CIA denies role in attack on alleged Sinaloa Cartel operator
The CIA and Mexico deny claims of a covert attack on a suspected Sinaloa Cartel operator, reviving debate over U.S. security roles.
A March vehicle explosion near Mexico City has moved back into the center of a tense debate over sovereignty and security cooperation. The CIA has denied taking part in an alleged attack on Francisco Beltrán, known as “El Payín,” while Mexico’s security secretary rejected any suggestion that foreign agencies can conduct unilateral operations in the country. The dispute comes as Mexico and the United States face growing pressure over cartel violence, intelligence sharing, and the limits of cross-border cooperation.
CIA denies role in alleged cartel attack
The CIA has denied participating in an alleged attack in the State of Mexico that killed Francisco Beltrán, a suspected Sinaloa Cartel operator known as “El Payín.”
Beltrán died in March after the vehicle he was traveling in exploded in Tecámac, near the Felipe Ángeles International Airport and the Mexico-Pachuca highway. Another person in the vehicle also died.
The case first appeared to involve a vehicle explosion under investigation by Mexican authorities. New claims later suggested the incident may have been a targeted attack linked to a covert U.S. intelligence operation.
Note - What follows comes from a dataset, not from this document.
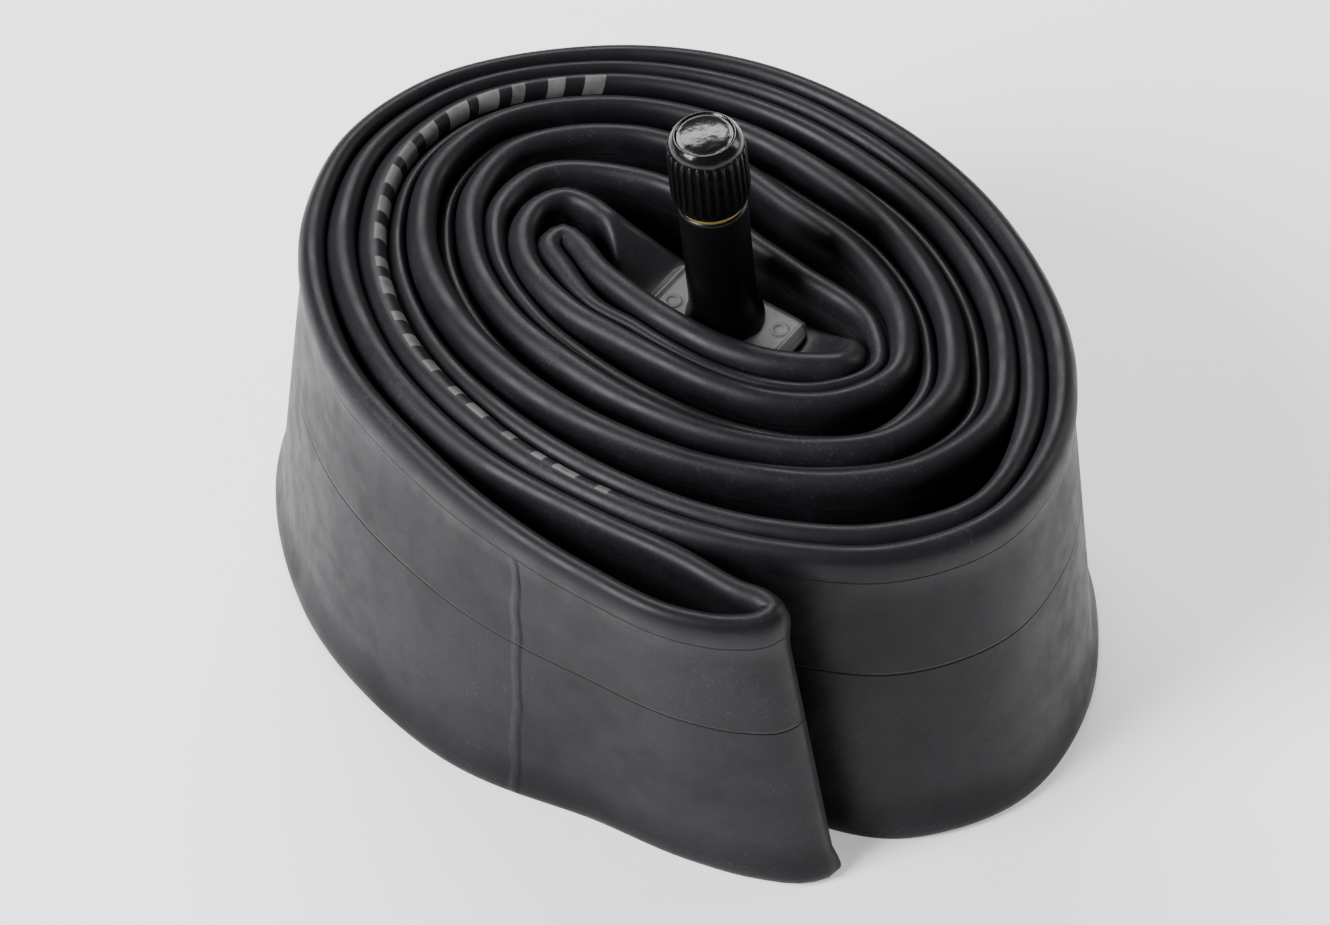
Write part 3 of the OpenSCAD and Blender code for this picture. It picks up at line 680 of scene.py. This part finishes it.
# the patch in mm, from its own middle
PATCH_HALF_LONG, PATCH_HALF_WIDE, PATCH_THICK = 9.5, 4.8, 1.2
PATCH_CORNER, PATCH_EDGE_DROP, PATCH_EDGE_REACH = 2.5, 0.55, 0.5
BEAD_AT, BEAD_HIGH, BEAD_REACH = 8.3, 0.28, 0.28
# raised circles as (X, Y, radius), with their height and how far their line reaches
PATCH_CIRCLES = ((-6.3, -2.0, 0.9), (6.6, 1.6, 0.9))
CIRCLE_HIGH, CIRCLE_REACH = 0.14, 0.16


def patch_mesh(place):
    """A low plate with a raised bead along each end and a small raised circle beside each bead."""
    half_long, half_wide, corner = PATCH_HALF_LONG, PATCH_HALF_WIDE, PATCH_CORNER
    xs = np.linspace(-half_long, half_long, 96)
    ys = np.linspace(-half_wide, half_wide, 48)
    verts, faces = [], []
    for x in xs:
        squeeze = 1.0
        edge = half_long - abs(x)
        if edge < corner:
            squeeze = (half_wide - corner + math.sqrt(max(0, corner**2 - (corner - edge) ** 2))) / half_wide
        for y in ys:
            yy = y * squeeze
            rim = min(edge, half_wide * squeeze - abs(yy))
            z = PATCH_THICK - PATCH_EDGE_DROP * math.exp(-((max(rim, 0) / PATCH_EDGE_REACH) ** 2))
            z += BEAD_HIGH * math.exp(-((abs(x) - BEAD_AT) / BEAD_REACH) ** 2)
            for cx, cy, r in PATCH_CIRCLES:
                z += CIRCLE_HIGH * math.exp(-((math.hypot(x - cx, yy - cy) - r) / CIRCLE_REACH) ** 2)
            verts.append((x * MM, yy * MM, z * MM))
    nx, ny = len(xs), len(ys)
    for i in range(nx - 1):
        for j in range(ny - 1):
            a = i * ny + j
            faces.append((a, a + ny, a + ny + 1, a + 1))
    edge_loop = ([i * ny for i in range(nx)] + [(nx - 1) * ny + j for j in range(1, ny)]
                 + [i * ny + ny - 1 for i in range(nx - 2, -1, -1)] + [j for j in range(ny - 2, 0, -1)])
    base = len(verts)
    for n in edge_loop:
        x, y, _ = verts[n]
        verts.append((x, y, 0.0))
    count = len(edge_loop)
    for n in range(count):
        m = (n + 1) % count
        faces.append((edge_loop[m], edge_loop[n], base + n, base + m))
    faces.append(tuple(base + n for n in range(count - 1, -1, -1)))
    mesh = bpy.data.meshes.new("valve_pad")
    mesh.from_pydata(verts, [], faces)
    mesh.transform(place)
    mesh.polygons.foreach_set("use_smooth", [True] * (len(mesh.polygons) - 1) + [False])
    mesh.update()
    return mesh


patch_low, patch_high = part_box("valve_patch")
patch_middle = ((patch_low.x + patch_high.x) / 2, (patch_low.y + patch_high.y) / 2, seat_z)
seat_turn = math.atan2(SEAT[2][1] - SEAT[0][1], SEAT[2][0] - SEAT[0][0])
PATCH_PLACE = Matrix.Translation(patch_middle) @ Matrix.Rotation(seat_turn, 4, "Z")
add(patch_mesh(PATCH_PLACE), BODY_OF["valve_patch"], patch_rubber(), ("valve_patch",))

# the valve's body and what is inside it keep their CAD shape
for part in frame["record"]["subparts"]:
    material = SLOT_MATERIALS.get(part["material_slot"])
    node = frame["nodes"][part["node"]]
    if material is not None:
        if not node.material_slots:
            node.data.materials.append(material)
        for s in node.material_slots:
            s.material = material

# ---- floor, light and camera -----------------------------------------------------------------
floor_material = plain("pale_floor", (0.95, 0.95, 0.95), 0.9, specular=0.05)
floor_shader = floor_material.node_tree.nodes["Principled BSDF"]
floor_shader.inputs["Emission Color"].default_value = (1, 1, 1, 1)
floor_shader.inputs["Emission Strength"].default_value = 0.42
FLOOR_HALF = 3
floor_corners = [(x * FLOOR_HALF, y * FLOOR_HALF, 0) for x, y in ((-1, -1), (1, -1), (1, 1), (-1, 1))]
floor_mesh = bpy.data.meshes.new("floor")
floor_mesh.from_pydata(floor_corners, [], [(0, 1, 2, 3)])
floor = bpy.data.objects.new("floor", floor_mesh)
floor_mesh.materials.append(floor_material)
bpy.context.scene.collection.objects.link(floor)

world = bpy.data.worlds.new("studio")
bpy.context.scene.world = world
world.use_nodes = True
background = world.node_tree.nodes["Background"]
background.inputs["Color"].default_value = (1, 1, 1, 1)
background.inputs["Strength"].default_value = 0.2


def area(name, place, look_at, size, power, colour=(1, 1, 1)):
    """A soft rectangular light that looks at a point; metres and watts."""
    light = bpy.data.lights.new(name, "AREA")
    light.shape = "RECTANGLE"
    light.size, light.size_y = size
    light.energy = power
    light.color = colour
    obj = bpy.data.objects.new(name, light)
    bpy.context.scene.collection.objects.link(obj)
    obj.location = place
    obj.rotation_mode = "QUATERNION"
    obj.rotation_quaternion = (Vector(look_at) - Vector(place)).to_track_quat("-Z", "Y")


area("key", (-0.55, -0.30, 0.50), (0, 0, 0.03), (0.3, 0.4), 14.0, (0.98, 0.97, 1.0))
area("top", (-0.12, 0.55, 0.62), (0, 0, 0.03), (0.6, 0.22), 8.0)
area("rim", (0.6, 0.2, 0.30), (0, 0, 0.04), (0.2, 0.4), 1.6)

camera_data = bpy.data.cameras.new("camera")
camera_data.lens = 112.33
camera_data.sensor_width = 36.0
camera_data.clip_start, camera_data.clip_end = 0.01, 20
camera = bpy.data.objects.new("camera", camera_data)
bpy.context.scene.collection.objects.link(camera)
# the camera stands half a metre from the roll and 50 degrees up; its place in mm is the lay's own
CAMERA_AT = (-2.2, -329.49, 407.02)
CAMERA_UP = 50
camera.location = ((CAMERA_AT[0] + shift[0]) * MM, (CAMERA_AT[1] + shift[1]) * MM, CAMERA_AT[2] * MM)
camera.rotation_euler = (math.radians(90 - CAMERA_UP), 0, 0)
bpy.context.scene.camera = camera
The CIA rejected that version. Mexico’s federal security secretary, Omar García Harfuch, also denied that foreign agencies carry out lethal or unilateral operations inside Mexico.
Mexico says cooperation has limits
García Harfuch said Mexico works with the United States through intelligence sharing and formal coordination. He also said operational actions inside Mexico belong only to Mexican authorities.
That message fits the position President Claudia Sheinbaum has repeated in recent months. Mexico accepts security cooperation with the United States, but not foreign forces acting independently on Mexican soil.
The issue is sensitive because cartel violence affects both countries. Mexico faces the violence directly, while the United States has increased pressure over fentanyl, weapons trafficking, and organized crime networks.
For Mexico, the concern is sovereignty. For Washington, the concern is whether current cooperation is enough to disrupt cartel operations.
Explosion remains under investigation
The State of Mexico prosecutor’s office has said the Tecámac explosion remains under investigation. Authorities have not issued a final public conclusion on the cause of the blast.
Beltrán had been described as a suspected criminal operator from Sinaloa. Earlier accounts said authorities were reviewing whether the explosion came from an accidental detonation or a direct attack.
That uncertainty has made the case politically larger than the explosion itself. The question is no longer only what happened in Tecámac. It is also whether U.S. agencies are acting beyond agreed channels in Mexico.
A tense moment for U.S. Mexico security ties
The denial comes during a strained period in U.S.-Mexico security relations. Recent disputes have involved U.S. personnel, anti-cartel operations, and public pressure from Washington for stronger action against organized crime.
For foreigners living in Mexico, the story is not about immediate personal risk. It is about the direction of national security policy and how Mexico handles pressure from its northern neighbor.
The government’s response shows that Mexico wants to keep cooperation open while drawing a clear line. Intelligence can be shared. Joint objectives can be discussed. But Mexico says enforcement actions inside the country must remain under Mexican authority.
The Tecámac case is still unresolved in public terms. What is clear is that the allegation has added new tension to a relationship already shaped by drugs, guns, migration, trade, and election-year politics.